In the tradition of CS Lewis’s The Screwtape Letters, here’s some advice from a senior ministry wife ‘demoness’ to a junior ministry wife.

My dearest Mara,1

Thank you so much for your last letter. I understand your quandary, but you must realize that if you want ‘out’ of your situation, it will take a bit of time. Let me give you some guidance.

As you know, never in my wildest dreams did I expect to end up the wife of a minister. In fact, when I was young, the idea of marrying anyone in ministry was far from appealing! The Enemy would have us think that there is no greater privilege than proclaiming ‘salvation’; I would beg to differ.

But I digress. Over the past 10 years, I’ve built up quite a bit of expertise—expertise in husband discouragement, and expertise that I’m more than happy to share with you. Let me give you my Top 10 tips.

10. Keep your home messy (or frighteningly neat!)

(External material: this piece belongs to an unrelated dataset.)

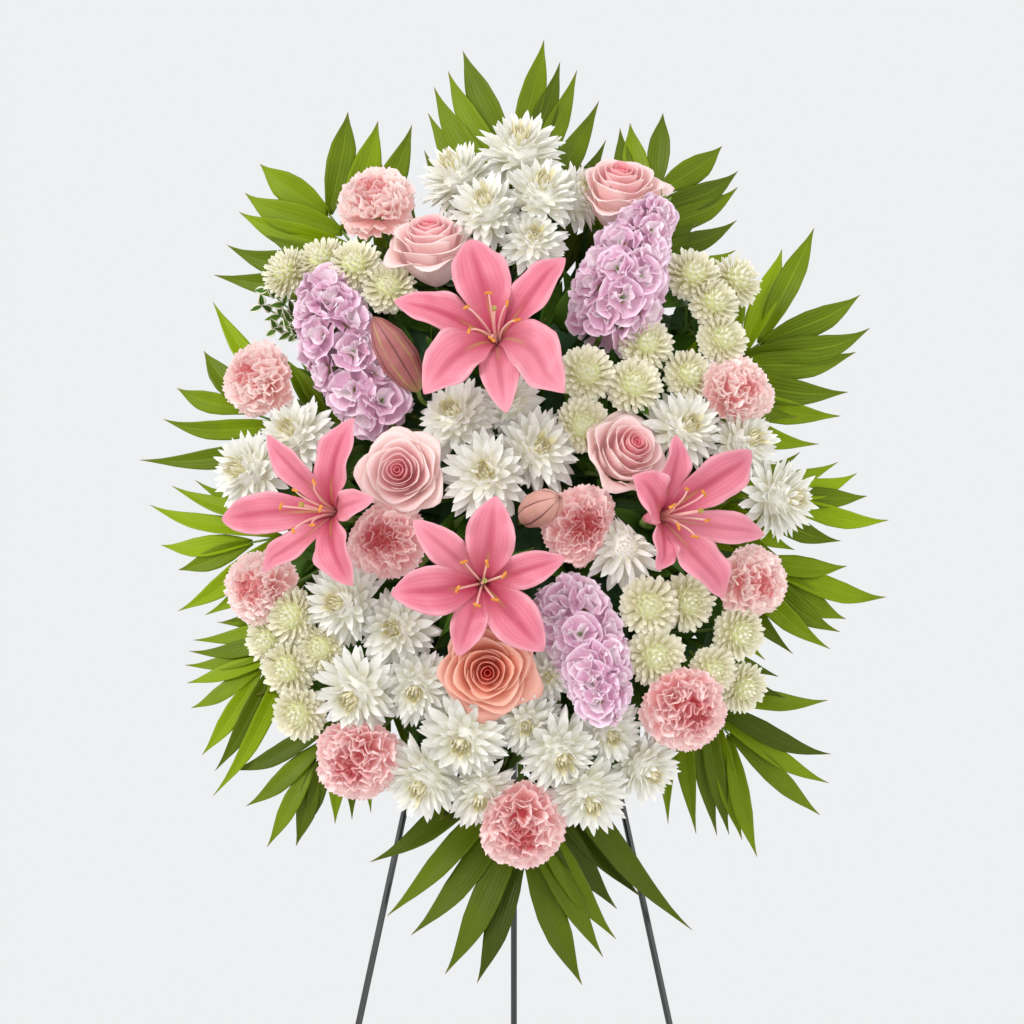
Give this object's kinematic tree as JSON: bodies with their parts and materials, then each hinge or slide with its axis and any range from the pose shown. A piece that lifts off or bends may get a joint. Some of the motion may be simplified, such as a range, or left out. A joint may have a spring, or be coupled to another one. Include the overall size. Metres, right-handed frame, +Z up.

Make sure your home is a mess. Let clutter accumulate. Allow the dust mites to have their way. Never pick up after yourself or your children. Toys are meant to be played with; why disturb them in their natural habitats? Leave jobs like the washing undone or half-done—especially on Sundays when your husband raids his drawers for clean underwear before he gets up to preach.

But you must be thorough: disorganization must characterize every room. If even one of them is neat and tidy, your husband might think he can bring unplanned visitors over! Then you’ll be stuck for hours, serving cake, pouring endless cups of tea and making small talk. You don’t want that! Our Adversary wants older women to “train the young women … to be … working at home” (Titus 2:4-5); instead, let laziness be your primary occupation.

However, I do realize that sometimes a messy house can become more than you can bear. It might even start to interfere with your daily television marathons or backyard sunbathing! If you’re a neat freak, do the opposite: take on the persona of the Nazi domestic goddess. Ensure your house always looks like the feature piece of Better Homes and Gardens. Make a fuss about every bit of dirt and scrap of food that trespasses on your territory. Wash the bathroom floor 10 times a day, and moan endlessly about ‘germs’. Never allow your husband to relax. The moment he stands up from a chair, give its seat a clean. Complain every time Bible study is at your place. Whinge after the visitors leave—especially if they’ve done the dishes and placed everything in all the wrong cupboards. Let your obsessiveness know no bounds!

9. Gossip with him

Gossip is a very pleasurable way to discourage your husband and hinder his ministry. There’s nothing tastier than a piece of scandal! “The words of a whisperer are like delicious morsels; they go down into the inner parts of the body” (Prov 18:8). When he’s upset about the way people have treated him, add fuel to the fire: tell him all the bad things people have said about him. It’s fine to embellish; half-truths are always more destructive than lies. Drop tantalizing hints about those terrible people in his congregation. Feed him ammunition so the next time he meets them, he’ll have a weapon primed for an attack. Coach him in ungodliness: his parishioners like to know he’s only human!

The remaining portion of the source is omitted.